- _Goal_
Keep every line where the word "bending" appears; drop the rest.

- _Extracted entries_
################

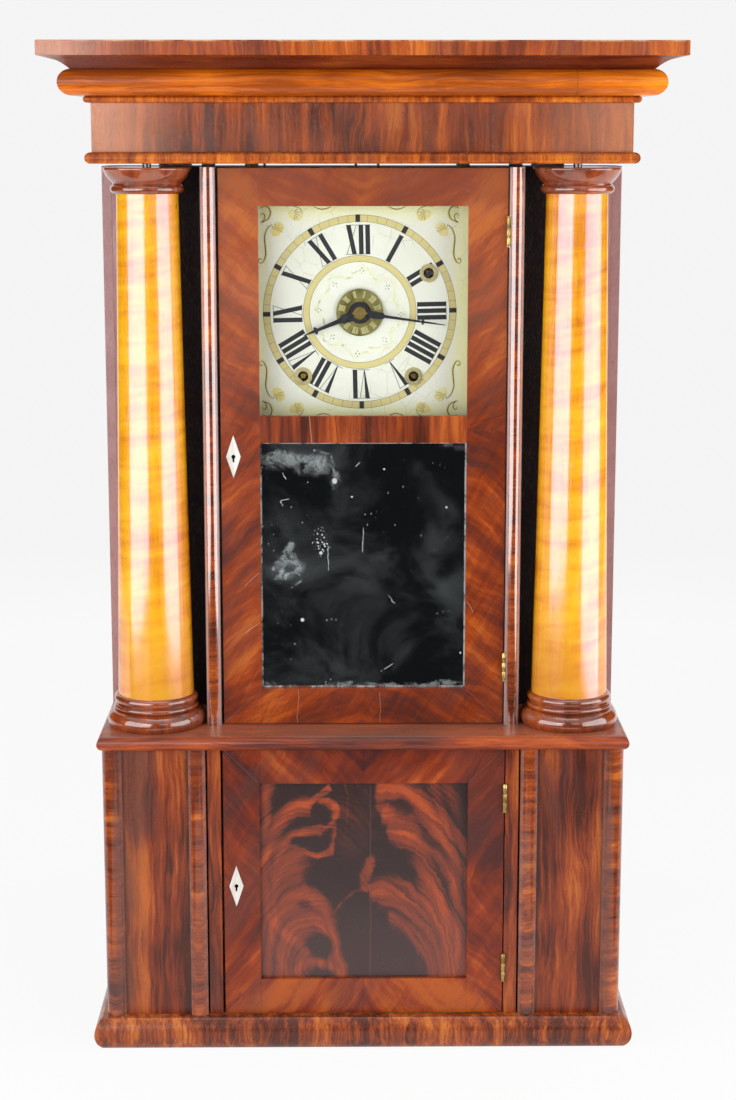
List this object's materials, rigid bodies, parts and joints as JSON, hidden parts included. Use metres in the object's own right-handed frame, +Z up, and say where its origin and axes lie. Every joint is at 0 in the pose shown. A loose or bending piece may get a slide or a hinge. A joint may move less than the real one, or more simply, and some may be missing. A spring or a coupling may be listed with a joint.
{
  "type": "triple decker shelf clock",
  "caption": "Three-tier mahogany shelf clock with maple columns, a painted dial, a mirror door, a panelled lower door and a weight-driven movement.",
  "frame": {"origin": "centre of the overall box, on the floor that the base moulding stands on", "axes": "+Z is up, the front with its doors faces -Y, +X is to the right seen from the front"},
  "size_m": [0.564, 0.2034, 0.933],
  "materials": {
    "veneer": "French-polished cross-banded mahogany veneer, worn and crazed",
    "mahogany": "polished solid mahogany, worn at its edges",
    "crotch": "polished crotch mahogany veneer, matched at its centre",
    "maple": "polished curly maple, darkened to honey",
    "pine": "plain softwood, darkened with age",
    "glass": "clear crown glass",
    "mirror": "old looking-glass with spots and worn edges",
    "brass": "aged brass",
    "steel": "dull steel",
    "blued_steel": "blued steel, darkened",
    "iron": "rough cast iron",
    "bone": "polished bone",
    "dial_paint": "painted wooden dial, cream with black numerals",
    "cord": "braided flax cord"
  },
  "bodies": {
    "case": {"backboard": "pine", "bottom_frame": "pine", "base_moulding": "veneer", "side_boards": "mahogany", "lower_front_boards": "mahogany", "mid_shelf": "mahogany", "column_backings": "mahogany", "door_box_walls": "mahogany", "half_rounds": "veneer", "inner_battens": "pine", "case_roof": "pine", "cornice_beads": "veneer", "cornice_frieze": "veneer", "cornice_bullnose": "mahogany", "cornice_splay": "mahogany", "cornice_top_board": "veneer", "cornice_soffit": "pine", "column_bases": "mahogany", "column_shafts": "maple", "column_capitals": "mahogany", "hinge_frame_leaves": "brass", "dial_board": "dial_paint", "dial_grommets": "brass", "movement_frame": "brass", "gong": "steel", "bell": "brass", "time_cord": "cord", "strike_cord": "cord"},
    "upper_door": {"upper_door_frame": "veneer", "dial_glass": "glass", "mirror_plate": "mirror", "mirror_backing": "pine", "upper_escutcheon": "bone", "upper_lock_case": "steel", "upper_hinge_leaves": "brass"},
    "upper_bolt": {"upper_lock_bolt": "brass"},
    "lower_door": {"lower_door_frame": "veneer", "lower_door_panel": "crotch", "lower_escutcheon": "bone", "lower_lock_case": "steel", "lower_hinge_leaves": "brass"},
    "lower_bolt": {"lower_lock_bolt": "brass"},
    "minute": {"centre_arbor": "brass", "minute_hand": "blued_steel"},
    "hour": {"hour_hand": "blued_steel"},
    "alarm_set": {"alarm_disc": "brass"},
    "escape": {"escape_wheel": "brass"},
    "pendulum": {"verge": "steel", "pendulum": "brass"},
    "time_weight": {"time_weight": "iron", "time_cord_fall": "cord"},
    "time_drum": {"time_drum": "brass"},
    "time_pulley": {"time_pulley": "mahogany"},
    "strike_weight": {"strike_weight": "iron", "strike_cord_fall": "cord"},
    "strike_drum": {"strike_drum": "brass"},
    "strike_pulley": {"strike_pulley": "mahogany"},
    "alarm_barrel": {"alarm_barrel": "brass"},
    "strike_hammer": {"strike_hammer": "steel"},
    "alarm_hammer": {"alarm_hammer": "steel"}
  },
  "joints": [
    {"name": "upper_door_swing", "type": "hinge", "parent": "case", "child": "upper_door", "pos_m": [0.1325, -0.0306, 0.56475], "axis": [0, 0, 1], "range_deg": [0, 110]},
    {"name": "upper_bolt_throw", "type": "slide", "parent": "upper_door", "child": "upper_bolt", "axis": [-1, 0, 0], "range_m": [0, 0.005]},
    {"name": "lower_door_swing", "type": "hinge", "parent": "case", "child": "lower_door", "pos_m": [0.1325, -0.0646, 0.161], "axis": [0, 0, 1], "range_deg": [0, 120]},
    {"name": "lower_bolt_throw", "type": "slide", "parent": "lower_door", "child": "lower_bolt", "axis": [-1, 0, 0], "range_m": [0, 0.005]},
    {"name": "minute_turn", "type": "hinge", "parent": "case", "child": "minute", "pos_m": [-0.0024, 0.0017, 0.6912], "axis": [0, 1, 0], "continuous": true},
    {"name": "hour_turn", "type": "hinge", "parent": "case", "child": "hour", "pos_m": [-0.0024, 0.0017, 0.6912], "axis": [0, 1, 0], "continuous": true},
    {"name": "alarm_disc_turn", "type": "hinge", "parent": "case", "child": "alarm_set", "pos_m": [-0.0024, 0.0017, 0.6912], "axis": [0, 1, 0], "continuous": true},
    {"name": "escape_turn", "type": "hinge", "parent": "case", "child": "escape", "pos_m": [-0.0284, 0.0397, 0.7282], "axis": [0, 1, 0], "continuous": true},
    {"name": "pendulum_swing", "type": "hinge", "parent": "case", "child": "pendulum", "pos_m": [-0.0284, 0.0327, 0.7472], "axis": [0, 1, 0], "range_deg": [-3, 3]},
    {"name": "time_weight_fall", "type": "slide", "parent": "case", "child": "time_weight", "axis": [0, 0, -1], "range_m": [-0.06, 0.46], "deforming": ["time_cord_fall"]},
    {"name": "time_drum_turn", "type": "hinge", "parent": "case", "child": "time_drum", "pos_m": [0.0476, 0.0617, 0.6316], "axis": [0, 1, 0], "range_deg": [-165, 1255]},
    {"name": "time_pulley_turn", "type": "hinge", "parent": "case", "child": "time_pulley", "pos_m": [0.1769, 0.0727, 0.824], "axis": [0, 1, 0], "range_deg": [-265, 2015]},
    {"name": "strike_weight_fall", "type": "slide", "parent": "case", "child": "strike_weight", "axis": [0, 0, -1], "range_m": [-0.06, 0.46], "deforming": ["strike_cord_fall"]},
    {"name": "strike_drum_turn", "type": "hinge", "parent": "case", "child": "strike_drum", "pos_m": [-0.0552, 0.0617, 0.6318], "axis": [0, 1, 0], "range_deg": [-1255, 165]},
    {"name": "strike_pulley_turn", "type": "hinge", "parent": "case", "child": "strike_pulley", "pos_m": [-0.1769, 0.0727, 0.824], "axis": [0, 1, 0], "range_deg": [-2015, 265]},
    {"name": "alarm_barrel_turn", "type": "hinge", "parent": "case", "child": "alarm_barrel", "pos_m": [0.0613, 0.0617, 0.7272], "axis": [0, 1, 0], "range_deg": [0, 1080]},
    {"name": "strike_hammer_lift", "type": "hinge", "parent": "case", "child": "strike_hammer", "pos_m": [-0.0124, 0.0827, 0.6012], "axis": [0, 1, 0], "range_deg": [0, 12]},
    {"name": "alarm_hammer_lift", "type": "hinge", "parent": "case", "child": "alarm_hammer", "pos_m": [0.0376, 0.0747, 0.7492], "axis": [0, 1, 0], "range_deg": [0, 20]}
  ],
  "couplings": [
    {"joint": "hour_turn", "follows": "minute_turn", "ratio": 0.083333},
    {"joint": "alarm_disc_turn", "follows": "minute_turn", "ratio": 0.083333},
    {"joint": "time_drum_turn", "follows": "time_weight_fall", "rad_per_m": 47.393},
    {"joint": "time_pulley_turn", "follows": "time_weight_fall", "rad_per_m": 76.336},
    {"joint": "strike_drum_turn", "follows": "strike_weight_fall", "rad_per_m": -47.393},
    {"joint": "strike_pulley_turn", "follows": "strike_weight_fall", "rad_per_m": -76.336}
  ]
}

################

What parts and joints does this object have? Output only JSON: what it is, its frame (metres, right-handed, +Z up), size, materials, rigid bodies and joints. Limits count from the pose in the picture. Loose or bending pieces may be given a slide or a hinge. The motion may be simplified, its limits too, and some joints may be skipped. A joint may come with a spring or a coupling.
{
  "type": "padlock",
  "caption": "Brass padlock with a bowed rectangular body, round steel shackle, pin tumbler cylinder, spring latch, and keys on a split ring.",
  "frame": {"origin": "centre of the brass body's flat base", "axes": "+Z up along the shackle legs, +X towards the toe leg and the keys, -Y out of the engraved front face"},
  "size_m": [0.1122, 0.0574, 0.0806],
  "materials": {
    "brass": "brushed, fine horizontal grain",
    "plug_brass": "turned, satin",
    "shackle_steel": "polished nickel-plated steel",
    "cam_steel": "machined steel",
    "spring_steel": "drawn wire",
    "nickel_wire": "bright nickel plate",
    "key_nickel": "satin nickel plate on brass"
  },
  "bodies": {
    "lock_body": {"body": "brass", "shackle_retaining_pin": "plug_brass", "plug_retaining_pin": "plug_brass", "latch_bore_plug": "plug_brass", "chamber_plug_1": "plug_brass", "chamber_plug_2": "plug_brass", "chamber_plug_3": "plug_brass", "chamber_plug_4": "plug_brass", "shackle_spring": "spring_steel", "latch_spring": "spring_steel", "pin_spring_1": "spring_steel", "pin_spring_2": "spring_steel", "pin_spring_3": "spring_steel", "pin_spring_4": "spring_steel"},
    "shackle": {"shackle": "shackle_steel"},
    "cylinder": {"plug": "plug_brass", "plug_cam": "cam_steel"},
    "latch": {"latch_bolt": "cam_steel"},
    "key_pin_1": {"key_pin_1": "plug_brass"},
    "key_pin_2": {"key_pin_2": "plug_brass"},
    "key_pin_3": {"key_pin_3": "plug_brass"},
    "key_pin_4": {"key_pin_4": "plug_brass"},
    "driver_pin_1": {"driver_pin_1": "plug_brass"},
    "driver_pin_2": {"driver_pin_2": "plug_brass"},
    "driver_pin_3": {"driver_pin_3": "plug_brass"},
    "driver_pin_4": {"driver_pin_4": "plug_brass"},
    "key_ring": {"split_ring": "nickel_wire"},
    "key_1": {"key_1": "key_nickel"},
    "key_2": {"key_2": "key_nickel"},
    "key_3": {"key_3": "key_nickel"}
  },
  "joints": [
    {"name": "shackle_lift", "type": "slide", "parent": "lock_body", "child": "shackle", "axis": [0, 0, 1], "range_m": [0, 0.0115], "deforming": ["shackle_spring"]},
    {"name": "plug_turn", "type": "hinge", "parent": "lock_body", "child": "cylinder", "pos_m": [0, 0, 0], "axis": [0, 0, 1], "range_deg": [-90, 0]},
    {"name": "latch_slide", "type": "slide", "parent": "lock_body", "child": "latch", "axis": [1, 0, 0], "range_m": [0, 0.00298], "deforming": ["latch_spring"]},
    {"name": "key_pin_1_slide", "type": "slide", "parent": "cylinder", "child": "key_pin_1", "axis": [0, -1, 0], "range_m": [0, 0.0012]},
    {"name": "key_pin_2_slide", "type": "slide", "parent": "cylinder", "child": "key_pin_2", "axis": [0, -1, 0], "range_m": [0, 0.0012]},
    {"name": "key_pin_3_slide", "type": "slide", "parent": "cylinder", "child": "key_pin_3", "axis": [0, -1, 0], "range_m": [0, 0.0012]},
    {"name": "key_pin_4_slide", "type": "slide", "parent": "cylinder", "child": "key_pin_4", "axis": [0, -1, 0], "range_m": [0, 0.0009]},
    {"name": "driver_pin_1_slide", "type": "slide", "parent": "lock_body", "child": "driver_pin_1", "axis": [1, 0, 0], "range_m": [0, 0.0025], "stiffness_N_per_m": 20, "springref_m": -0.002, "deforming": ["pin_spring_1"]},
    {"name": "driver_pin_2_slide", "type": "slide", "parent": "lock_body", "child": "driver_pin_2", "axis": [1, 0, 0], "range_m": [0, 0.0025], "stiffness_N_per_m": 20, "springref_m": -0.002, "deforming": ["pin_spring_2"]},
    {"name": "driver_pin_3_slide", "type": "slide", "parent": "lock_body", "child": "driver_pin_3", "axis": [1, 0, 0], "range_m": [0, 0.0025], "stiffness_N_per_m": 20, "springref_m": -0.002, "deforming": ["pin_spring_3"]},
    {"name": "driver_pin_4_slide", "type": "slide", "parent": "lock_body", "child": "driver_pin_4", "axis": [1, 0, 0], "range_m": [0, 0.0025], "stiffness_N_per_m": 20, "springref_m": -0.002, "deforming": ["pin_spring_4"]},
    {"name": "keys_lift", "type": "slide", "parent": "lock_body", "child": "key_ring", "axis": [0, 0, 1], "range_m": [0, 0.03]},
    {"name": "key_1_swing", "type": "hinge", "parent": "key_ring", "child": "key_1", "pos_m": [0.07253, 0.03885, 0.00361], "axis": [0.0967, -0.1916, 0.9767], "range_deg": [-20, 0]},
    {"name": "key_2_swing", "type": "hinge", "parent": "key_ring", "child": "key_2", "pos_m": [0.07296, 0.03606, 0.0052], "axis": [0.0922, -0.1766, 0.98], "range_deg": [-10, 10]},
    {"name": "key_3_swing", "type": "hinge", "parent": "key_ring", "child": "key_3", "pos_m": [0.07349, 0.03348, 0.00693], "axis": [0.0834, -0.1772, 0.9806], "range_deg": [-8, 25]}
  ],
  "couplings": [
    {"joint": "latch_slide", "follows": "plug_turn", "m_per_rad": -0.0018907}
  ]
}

################

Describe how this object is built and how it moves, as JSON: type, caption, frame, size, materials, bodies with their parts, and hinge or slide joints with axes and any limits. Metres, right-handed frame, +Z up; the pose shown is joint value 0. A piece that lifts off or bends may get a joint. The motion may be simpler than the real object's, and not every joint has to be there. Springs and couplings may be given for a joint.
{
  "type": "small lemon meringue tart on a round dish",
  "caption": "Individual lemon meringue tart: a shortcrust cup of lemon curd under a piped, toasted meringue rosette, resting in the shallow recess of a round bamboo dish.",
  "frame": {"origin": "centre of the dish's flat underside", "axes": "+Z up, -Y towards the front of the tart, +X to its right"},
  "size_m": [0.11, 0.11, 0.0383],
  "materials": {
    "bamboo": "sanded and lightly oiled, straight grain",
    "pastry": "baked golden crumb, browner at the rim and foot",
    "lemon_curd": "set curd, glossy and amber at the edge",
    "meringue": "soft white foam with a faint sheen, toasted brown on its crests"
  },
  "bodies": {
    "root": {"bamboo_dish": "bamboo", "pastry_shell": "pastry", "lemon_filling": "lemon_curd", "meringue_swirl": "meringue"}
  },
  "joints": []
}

################

- _Output of the exercise_
List this object's materials, rigid bodies, parts and joints as JSON, hidden parts included. Use metres in the object's own right-handed frame, +Z up, and say where its origin and axes lie. Every joint is at 0 in the pose shown. A loose or bending piece may get a slide or a hinge. A joint may move less than the real one, or more simply, and some may be missing. A spring or a coupling may be listed with a joint.
What parts and joints does this object have? Output only JSON: what it is, its frame (metres, right-handed, +Z up), size, materials, rigid bodies and joints. Limits count from the pose in the picture. Loose or bending pieces may be given a slide or a hinge. The motion may be simplified, its limits too, and some joints may be skipped. A joint may come with a spring or a coupling.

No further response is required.